The quick fix allows you to move quickly to bare specifiers.

My proposed fix doesn't disable the diagnostic if the quick fix is a bare specifier, it only disables cases where one relative specifier would otherwise be suggested in place of another.

ghost commented 2 years ago

I came here looking for a fix to remove the little ellipsis [0] that indicates a suggestion for my relative imports, when using an import map.

My issue with it is that I don't want to use the import map in all cases, usually only when I'm importing from a higher directory.

[0] ellipsis shown beneath the first double-quote after the word from in an import:

image

jollytoad commented 2 years ago

I've been enjoying the import-map remapping feature immensely since it arrived, it was a right PITA manually adjusting them before.

I thought I'd drop a use-case in here for consideration, I'd hate to lose remapping in my case just because it doesn't align with someone else's expectations of it.

I have an import map that maps some top-level folders to bare-specifiers as such...

{
    "imports": {
        "$app/": "./app/",
        "$lib/": "./lib/"
    }
}

So I have a /lib folder containing folders that you could consider as distinct packages, imported as such: $lib/something/mod.ts, $lib/other/foo.ts

VSCode will initially generate a relative import for these though, depending on depth: ../../lib/other/foo.ts ... and the remap feature will offer to correct that for me. In this case the import was in a different package.

But, if the module is in the same package, and a relative import is generated, ie: ../foo.ts or maybe ./foo.ts, it still suggests the remapping.

I want the remap behaviour for the first case but not necessarily the second.

I'm thinking that a sensible heuristic to handle this would be for the remapper to consider what the current module maps to, compared to the target import, and if they have the same base then remapping could be considered unnecessary.

For example, in module /lib/other/sub/thing.ts, we have import from ../foo.ts, so the remap can see that the module could map to $lib/other/sub/thing.ts and the import to $lib/other/foo.ts, so the base of the import ($lib/other/) matches that of the module, so don't suggest to remap.

Whereas, in module lib/something/mod.ts, we import from ../other/foo.ts, where module maps to $lib/something/mod.ts and the import maps to $lib/other/foo.ts, the base doesn't match, so it suggests the remapping.

I'm not sure if such a behaviour would suit all projects, and so should probably be opt-in initially.
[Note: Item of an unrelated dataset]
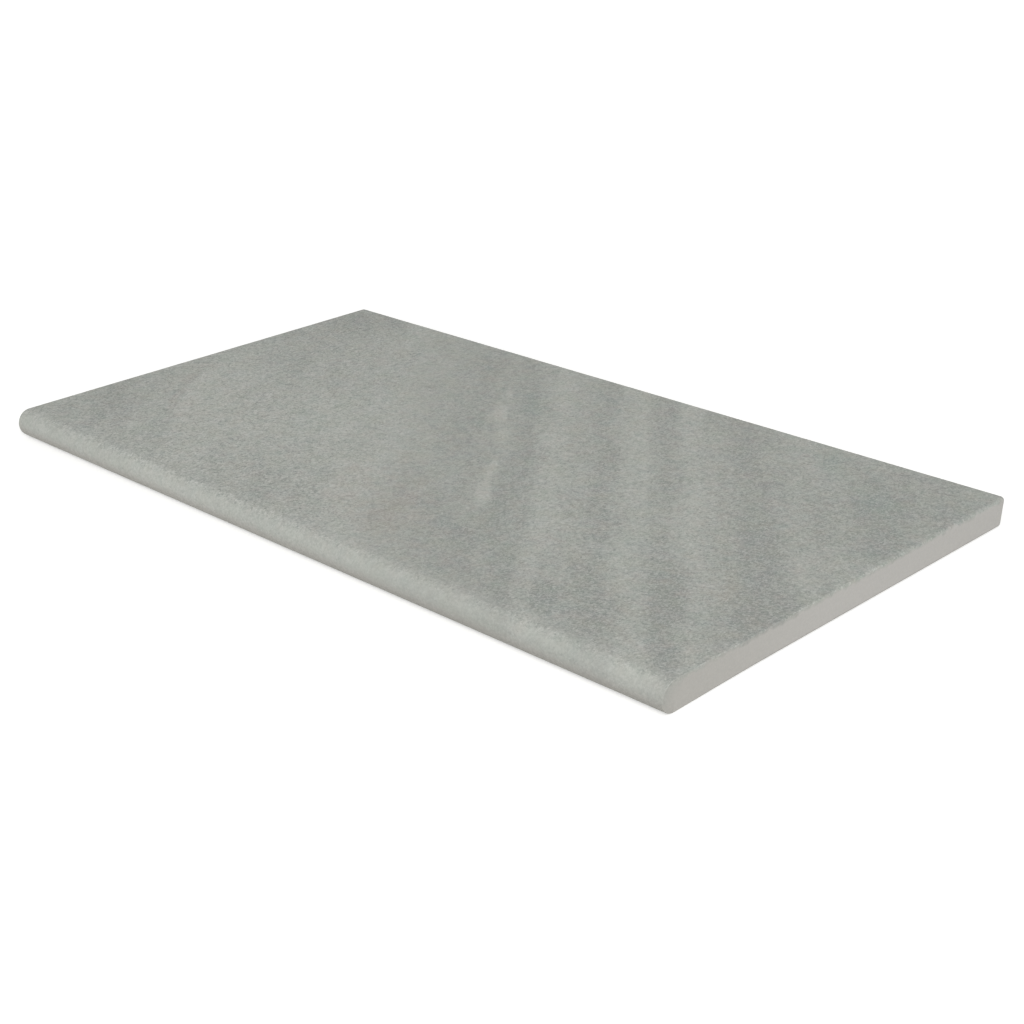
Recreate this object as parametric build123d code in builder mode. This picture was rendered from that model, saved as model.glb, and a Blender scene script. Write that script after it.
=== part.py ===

It may also not be desirable in test cases either, where you may want to always remap, even within the same package.

stale[bot] commented 2 years ago

This issue has been automatically marked as stale because it has not had recent activity. It will be closed in 7 days if no further activity occurs. Thank you for your contributions.

sant123 commented 1 year ago

I'm curious if there is any progress on this? I'm following this blog steps and stopped in this part:

Note: you can add "/": "./", "@/": "./" to your import_map.json so that you can import from posts.ts with a path relative to root:

sant123 commented 1 year ago

https://user-images.githubusercontent.com/7959437/222334779-2bb6ef86-5232-4edc-ae57-829c5f44d09c.mp4

JetLua commented 1 year ago

Is there any new progress on this issue?